The government has published in draft the Electronic Commerce Directive (Hatred against Persons on Religious Grounds or Grounds of Sexual Orientation) Regulations 2010. The Regulations specifically provide that providers of information society services (ISS) will not be liable for offences under Part 3A of the Public Order Act 1986.
The E-Commerce Directive (2000/31/EC) regulates the provision of information society services which are, broadly, commercial services provided on the internet. Articles 12 to 14 of the Directive require the UK to limit the liability of ISS providers who carry out certain activities essential for the operation of the Internet, namely those who act as ‘mere conduits’ and those who ‘cache’ or ‘host’ information. The E-Commerce Directive was implemented in the UK by the E-Commerce Regulations.

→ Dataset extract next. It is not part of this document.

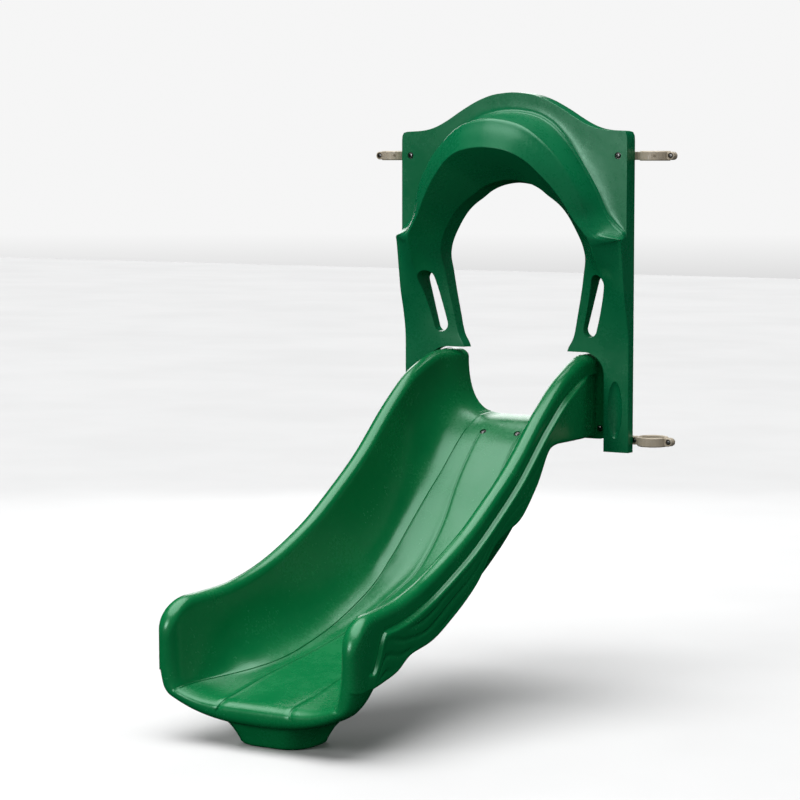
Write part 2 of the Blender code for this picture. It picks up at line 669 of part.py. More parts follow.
# ---------------------------------------------------------------- post clamps
def make_clamp_half(name, side, height, front, upper):
    """Half a ring round the post, with an arm behind the hood and an ear on the far side."""
    facing = -1.0 if front else 1.0
    post = Vector((side * POST_SPACING / 2.0, FOOT_RUN, height))
    rim = []
    start = math_degrees(SPLIT / RING_OUTER)
    for x, y in arc((0.0, 0.0), RING_OUTER, start, 180.0 - start, 14):
        rim.append((x, y * facing))
    start = math_degrees(SPLIT / RING_INNER)
    for x, y in arc((0.0, 0.0), RING_INNER, 180.0 - start, start, 14):
        rim.append((x, y * facing))
    ring = slab(name, rim, RING_HEIGHT, clamp_tan, bevel=0.0035)
    ring.location = post

    thick = PANEL_BACK - GAP - SPLIT
    middle = facing * (SPLIT + thick / 2.0)
    ear = UPPER_EAR_OFFSET if upper else EAR_OFFSET
    reach = {-side: POST_SPACING / 2.0 - PANEL_BOLT_X, side: ear}
    for way, distance in reach.items():
        outline = [(way * x, z) for x, z in
                   arc((distance, 0.0), EAR_RADIUS, -90.0, 90.0, 8)]
        outline += [(way * 0.0497, EAR_RADIUS), (way * 0.0497, -EAR_RADIUS)]
        arm = slab("clamp_arm", outline, thick, bevel=0.0020)
        arm.rotation_euler = (pi / 2, 0.0, 0.0)
        arm.location = post + Vector((0.0, middle, 0.0))
        boolean(ring, arm, "UNION")

    holes = [side * ear, -side * (POST_SPACING / 2.0 - PANEL_BOLT_X)]
    if not upper:
        holes.append(-side * EAR_OFFSET)
    for across in holes:
        hole = rod("clamp_hole", HOLE_RADIUS, 0.060, post + Vector((across, 0.0, 0.0)))
        boolean(ring, hole, "DIFFERENCE")
    if front:
        for across in holes:
            is_arm = abs(across + side * (POST_SPACING / 2.0 - PANEL_BOLT_X)) < 0.001
            if is_arm:
                continue
            spot = post + Vector((across, -(PANEL_BACK - GAP), 0.0))
            boolean(ring, rod("head_recess", HEAD_RADIUS + 0.0010, 0.0124, spot), "DIFFERENCE")
        if upper:
            turn = radians(POST_HOLE_TURN)
            spot = post + Vector((sin(turn), -cos(turn), 0.0)) * RING_OUTER
            hole = rod("post_screw_hole", 0.0048, 0.030, spot)
            hole.rotation_euler = (pi / 2, 0.0, turn)
            boolean(ring, hole, "DIFFERENCE")
    return ring


def math_degrees(value):
    return value * 180.0 / pi


# ---------------------------------------------------------------- bolts, washers and nuts
def make_bolt(name, place, length, turn):
    """Button-head bolt with its head towards its own +Z and its seat at the given place."""
    profile = [*HEAD, (BOLT_RADIUS, 0.0), (BOLT_RADIUS, -length + 0.001),
               (BOLT_RADIUS - 0.001, -length), (0.0, -length)]
    return turned(name, profile, steel, place, turn)


def make_washer(name, place, turn):
    profile = [(HOLE_RADIUS - 0.0002, 0.0), (HOLE_RADIUS - 0.0002, WASHER_THICK),
               (WASHER_RADIUS, WASHER_THICK), (WASHER_RADIUS, 0.0), (HOLE_RADIUS - 0.0002, 0.0)]
    return turned(name, profile, steel, place, turn)


def make_nut(name, place, turn):
    """Hexagon nut, standing on its own z = 0."""
    reach = NUT_ACROSS / 2.0 / cos(pi / 6.0)
    outline = arc((0.0, 0.0), reach, 0.0, 300.0, 5)
    nut = slab(name, outline, NUT_HEIGHT, steel, bevel=0.0008)
    nut.location = place + turned_axis(turn) * (NUT_HEIGHT / 2.0)
    nut.rotation_euler = turn
    bore = rod("nut_bore", BOLT_RADIUS + GAP, 0.040, nut.location)
    bore.rotation_euler = turn
    boolean(nut, bore, "DIFFERENCE")
    return nut


def turned_axis(turn):
    axis = Vector((0.0, 0.0, 1.0))
    axis.rotate(Matrix.Rotation(turn[0], 3, "X"))
    return axis


FRONTWARD = (pi / 2, 0.0, 0.0)
REARWARD = (-pi / 2, 0.0, 0.0)


def make_hardware():
    ear_face = PANEL_BACK - GAP
    seat = ear_face - 0.0062
    for side, hand in ((-1, "left"), (1, "right")):
        post_x = side * POST_SPACING / 2.0

        seat_run = PANEL_FRONT - 0.0080
        spot = (side * PANEL_BOLT_X, UPPER_CLAMP_Z)
        make_washer(f"panel_washer_{hand}", point(spot[0], seat_run + GAP, spot[1]), FRONTWARD)
        head = seat_run + WASHER_THICK + 2.0 * GAP
        make_bolt(f"panel_bolt_{hand}", point(spot[0], head, spot[1]), head + ear_face + 0.012,
                  FRONTWARD)
        make_nut(f"panel_nut_{hand}", point(spot[0], -ear_face - GAP, spot[1]), REARWARD)

        ears = [("upper_ear", post_x + side * UPPER_EAR_OFFSET, UPPER_CLAMP_Z),
                ("lower_ear_outer", post_x + side * EAR_OFFSET, LOWER_CLAMP_Z),
                ("lower_ear_inner", post_x - side * EAR_OFFSET, LOWER_CLAMP_Z)]
        for label, x, z in ears:
            make_bolt(f"{label}_bolt_{hand}", point(x, seat + GAP, z), seat + ear_face + 0.012,
                      FRONTWARD)
            make_nut(f"{label}_nut_{hand}", point(x, -ear_face - GAP, z), REARWARD)

        make_bolt(f"leg_bolt_{hand}",
                  point(side * PANEL_BOLT_X, -ear_face - GAP, LOWER_CLAMP_Z), 0.050, REARWARD)

        x, z = FLANGE_BOLT[0] * side, FLANGE_BOLT[1]
        make_washer(f"flange_washer_{hand}", point(x, FLANGE_THICK + GAP, z), FRONTWARD)
        head = FLANGE_THICK + WASHER_THICK + 2.0 * GAP
        make_bolt(f"flange_bolt_{hand}", point(x, head, z), 0.036, FRONTWARD)
        make_nut(f"flange_nut_{hand}", point(x, -DECK_PLATE, z), REARWARD)

        across, run = BED_BOLT
        normal = bed_surface_normal(run)
        turn = bed_bolt_turn(normal)
        surface = point(side * across, run, bed_height(run))
        depth = along(BELLY_DEPTH, run)
        make_washer(f"bed_washer_{hand}", surface - normal * (0.007 - GAP), turn)
        make_bolt(f"bed_bolt_{hand}", surface - normal * (0.007 - WASHER_THICK - 2.0 * GAP),
                  depth + 0.012, turn)
        make_nut(f"bed_nut_{hand}", surface - normal * (depth + NUT_HEIGHT + 0.0005), turn)


for stale in list(bpy.data.objects):
    bpy.data.objects.remove(stale, do_unlink=True)
slide = bpy.data.collections.new("wave_slide")
bpy.context.scene.collection.children.link(slide)
cutters = bpy.data.collections.new("cutters")
bpy.context.scene.collection.children.link(cutters)
bed_green = material("green polyethylene", GREEN, 0.38, 0.0)
hood_green = material("dark green polyethylene", HOOD_GREEN, 0.42, 0.0)
clamp_tan = material("tan coated aluminium", TAN, 0.45, 0.0)
steel = material("stainless steel", STEEL, 0.32, 1.0)

make_bed()
make_hood()
for post_side, post_hand in ((-1, "left"), (1, "right")):
    for level, place_z in (("upper", UPPER_CLAMP_Z), ("lower", LOWER_CLAMP_Z)):
        for face in ("front", "rear"):
            make_clamp_half(f"{level}_clamp_{face}_{post_hand}", post_side, place_z,
                            face == "front", level == "upper")
make_hardware()
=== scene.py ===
"""Looks of the wave slide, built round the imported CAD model.  Metres, +Z up, exit at -Y.

Run is the distance from the line of the two posts towards the exit: Y = FOOT_RUN - run.
"""

from math import atan2, cos, pi, radians, sin, sqrt

import bmesh
import bpy
from mathutils import Matrix, Vector


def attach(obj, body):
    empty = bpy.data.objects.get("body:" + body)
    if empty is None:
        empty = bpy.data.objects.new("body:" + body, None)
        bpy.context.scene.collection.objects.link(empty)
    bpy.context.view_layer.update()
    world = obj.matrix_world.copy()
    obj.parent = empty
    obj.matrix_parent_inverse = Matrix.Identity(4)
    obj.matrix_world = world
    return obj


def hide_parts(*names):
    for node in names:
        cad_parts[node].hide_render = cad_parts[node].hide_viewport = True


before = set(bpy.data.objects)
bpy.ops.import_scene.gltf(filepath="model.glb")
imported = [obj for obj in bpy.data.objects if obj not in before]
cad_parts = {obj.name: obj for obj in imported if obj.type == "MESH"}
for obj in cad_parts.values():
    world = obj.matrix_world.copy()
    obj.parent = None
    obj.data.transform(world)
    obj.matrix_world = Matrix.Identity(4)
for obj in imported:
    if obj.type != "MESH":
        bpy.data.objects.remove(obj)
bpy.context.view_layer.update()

# ---------------------------------------------------------------- sizes, as in the CAD
FOOT_RUN = 1.510            # where the middle of the foot is
EXIT_RUN = 1.680            # the tip of the exit lip

# The bed, as pairs of run and height or distance from the middle.
BED_HEIGHT = ((0.0, 0.925), (0.08, 0.915), (0.17, 0.858), (0.28, 0.750), (0.40, 0.610),
              (0.50, 0.508), (0.60, 0.430), (0.70, 0.378), (0.80, 0.337), (0.90, 0.301),
              (1.00, 0.271), (1.20, 0.228), (1.40, 0.193), (1.55, 0.164), (1.70, 0.142))
RIM_HEIGHT = ((0.0, 1.157), (0.08, 1.155), (0.25, 1.100), (0.40, 1.000), (0.60, 0.830),
              (0.73, 0.740), (0.95, 0.610), (1.25, 0.492), (1.40, 0.462), (1.70, 0.445))
INNER_WALL = ((0.0, 0.218), (0.05, 0.236), (0.12, 0.262), (0.30, 0.275), (1.00, 0.277),
              (1.35, 0.294), (1.68, 0.318))
OUTER_WALL = ((0.0, 0.322), (0.12, 0.326), (0.30, 0.333), (1.00, 0.337), (1.35, 0.352),
              (1.60, 0.378), (1.68, 0.386))
CREASE = ((0.0, 0.125), (0.15, 0.138), (0.30, 0.149), (0.40, 0.168), (0.50, 0.174),
          (0.60, 0.170), (0.80, 0.158), (1.00, 0.158), (1.20, 0.157), (1.30, 0.165),
          (1.40, 0.192), (1.50, 0.245), (1.60, 0.288), (1.70, 0.297))
CREASE_RISE = ((0.0, 0.006), (0.15, 0.010), (0.30, 0.020), (0.50, 0.042), (0.60, 0.044),
               (0.70, 0.031), (0.85, 0.021), (1.10, 0.010), (1.30, 0.008), (1.45, 0.012),
               (1.60, 0.022), (1.70, 0.028))
CREASE_SLOPE = ((0.0, 0.25), (1.20, 0.30), (1.70, 1.30))
BELLY_DEPTH = ((0.0, 0.030), (0.10, 0.034), (0.45, 0.030), (1.35, 0.032), (1.62, 0.080),
               (1.70, 0.072))
CREASE_DEPTH = ((0.0, 0.026), (0.20, 0.024), (0.45, 0.014), (1.25, 0.014), (1.40, 0.026),
                (1.62, 0.056), (1.70, 0.054))
GROOVE = ((0.0, 0.070), (0.15, 0.078), (0.30, 0.080), (0.45, 0.066), (0.60, 0.065),
          (0.75, 0.084), (1.00, 0.097), (1.25, 0.116), (1.50, 0.133), (1.70, 0.129))
SKIRT_HEIGHT = ((0.0, 0.868), (0.34, 0.868), (0.40, 0.858), (0.50, 0.735), (0.62, 0.629),
                (0.69, 0.605), (0.78, 0.565), (0.90, 0.454), (1.04, 0.372), (1.20, 0.308),
                (1.33, 0.288), (1.43, 0.246), (1.57, 0.224), (1.70, 0.216))
SKIRT_PROUD = ((0.0, -0.010), (0.06, -0.008), (0.14, 0.012), (0.30, 0.018), (1.40, 0.017),
               (1.66, 0.002), (1.70, 0.001))
SHELF = ((0.0, 0.012), (1.40, 0.012), (1.62, 0.001), (1.70, 0.0))
ROLL = 0.030                # the rim's rounding, top to bottom
NOSE_RUN = 1.625            # where the exit starts to round over
NOSE_FALL = 1.550           # where the rim starts to fall towards the exit
NOSE_TOP = 0.330            # height of the foremost line's upper end
NOSE_FLAT = 0.045           # share of the wall left at the very tip
NOSE_POWER = 2.5            # 2 would be an ellipse; more is squarer
LEDGE_DROP = 0.046          # from the crest of the rim to the ledge under it
LEDGE_TURN = 1.485          # where the ledge starts to turn down
LEDGE_END = 1.575           # where it has reached its lowest
LEDGE_LOWEST = 0.115        # its height there, above the skirt's bottom
LEDGE_PROUD = 0.012         # how far it stands out where it turns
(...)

Part 3 of the Public Order Act 1986 created an offence of stirring up hatred on religious grounds. The Criminal Justice and Immigration Act 2008 extended that offence to also catch stirring up hatred on the grounds of sexual orientation.
It would be possible for an ISS provider to commit either of these offences if someone used their service to stir up hatred. The new Regulations create specific exceptions from liability for the new offences for mere conduits, caches and hosts in the circumstances set out in the Directive and reflected in the E-Commerce Regulations.